Neoconservatives like Brooks think they understand this. “We are seeking a sweet spot that satisfies both the demands of power and of principle,” he writes. “But it could be that given the circumstances we have allowed the insurgents to create, that sweet spot no longer exists.” No more “parlor purity.”

But “the circumstances we have allowed the insurgents to create” didn’t exist in March, 2003 or in November, 2004. Brooks lives for the moment when the rest of us will see this and toughen up. “‘When you have to deal with barbarians, you must behave like a barbarian yourself,’’ he quotes a Greek officer in the Balkan wars of 1912-13 declaring.
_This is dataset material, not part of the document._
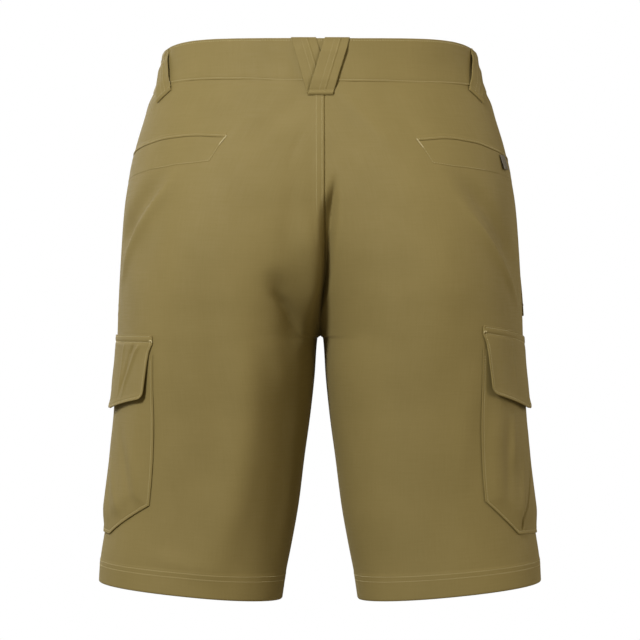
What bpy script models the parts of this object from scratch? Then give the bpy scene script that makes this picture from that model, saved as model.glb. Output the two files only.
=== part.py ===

This man, who has never served in an army, who boasted on The News Hour of having kept his young son up late to watch Saddam Hussein’s statue toppled, wants the American military to fight savagery with savagery.

Let him tell that to John Kerry, John McCain, and Max Cleland, each of whom assumed that burden and got slimed by Brooks’ Republicans. Let him tell it to his young son Joshua, whom he conscripted politically when he told the News Hour audience that John Kerry couldn’t be president because he couldn’t pass “the Joshua test,” meaning that he didn’t impress Joshua – because “anyone who can’t relate to a 10-year-old boy can’t relate to the American electorate.” Brooks should be honor-bound now to encourage his son to attend West Point to help find that “sweet spot” he mentioned and to contribute -- as his father has not -- to a culture of decency that would be truly tough enough to prevail.